Il racconto dell’ascensione negli Atti degli apostoli stabilisce una continuità tra la venuta gloriosa del Signore e il suo camminare storico (il verbo usato per dire l’andata di Gesù verso il cielo è lo stesso che indica il cammino che egli ha compiuto lungo le contrade della Galilea e della Giudea). L’Asceso al cielo è il Veniente ed è colui che passò tra gli uomini facendo il bene e guarendo: “Uomini di Galilea, perché state a guardare il cielo? Questo Gesù, che è stato di tra voi assunto fino al cielo, verrà un giorno allo stesso modo in cui l’avete visto andare in cielo” (At 1,11). Venuta escatologica e cammino quotidiano di Gesù sono in stretta continuità: per conoscere, confessare e testimoniare il Veniente non occorre guardare in cielo, ma ricordare i passi compiuti da Gesù sulla terra. L’umanità di Gesù attestata dai vangeli è il magistero che indica ai cristiani la via da percorrere per testimoniare colui che, asceso al cielo, non è più fisicamente presente tra i suoi e verrà nella gloria.

L’ascensione è presentata da Luca come un distacco, una separazione di Gesù dai suoi. Ma si tratta di un distacco che prelude a una forma di presenza altra di Gesù presso i suoi. Presenza di cui i discepoli sono costituiti testimoni. E il testimone è creato dalle Scritture e dallo Spirito santo: per i discepoli si tratta di testimoniare lo “sta scritto” (cf. Lc 24,46-48) e di accogliere il dono dello Spirito (cf. Lc 24,49). Ecco la chiesa come memoria di Cristo tra gli uomini grazie alle Scritture e allo Spirito. Se etimologicamente il termine mártys (testimone) rinvia a una radice che tra i suoi significati ha anche quello di ricordare, questo ricordo non è però esaurito in una dimensione psicologica, ma riveste anche una dimensione teologale e spirituale. È ricordo che diviene presenza, attualità, storia, e questo nel volto dei santi, i quali danno un volto a Cristo nel tempo della sua assenza fisica, fino al suo ritorno. E in quanto testimonianza di Cristo è testimonianza del passato (colui che è venuto nella carne) e del futuro (colui che verrà nella gloria). È dunque profezia. Testimoniare è dare un volto a Colui che non è visibile. La testimonianza non è dunque quantitativamente misurabile, ma si situa sul piano ineffabile dell’essere: il volto è l’unica icona del divino. 

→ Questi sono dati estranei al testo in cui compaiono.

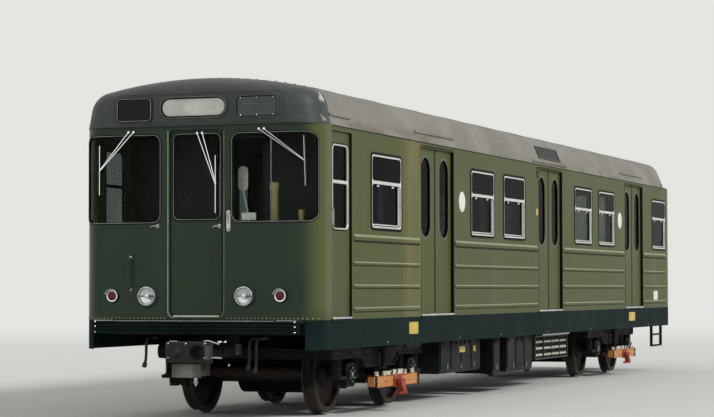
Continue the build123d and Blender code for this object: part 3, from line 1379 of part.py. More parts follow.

L’ascensione parla di un distacco che si apre su una nuova comunione: la fine di tutto diventa l’inizio di una storia nuova. La presenza sottratta diventa presenza donata attraverso la responsabilità del credente di dare testimonianza. Ciò che in termini teologici e spirituali è espresso dal vangelo dicendo che l’ascensione è una benedizione, in termini antropologici può essere tradotto (per quanto imperfettamente e solo per analogia) come elaborazione del lutto: colui che se n’è andato è veramente morto, non c’è più, non lo tocco più (“Non mi toccare”: Gv 20,17) e non lo vedo più (“Gesù sparì dalla loro vista”: Lc 24,31), ma la sua presenza vive in me, è interiorizzata. Anzi, la presenza di Cristo vive nella chiesa, e l’Eucaristia, luogo in cui passa e fiorisce lo Spirito, è il memoriale in cui i nostri sensi sono nuovamente posti di fronte alla sua presenza attraverso i segni del pane e del vino eucaristici, della Parola annunciata nelle Scritture, dei volti dei fratelli e delle sorelle radunati nell’assemblea. È il luogo che rinnova la testimonianza dei cristiani.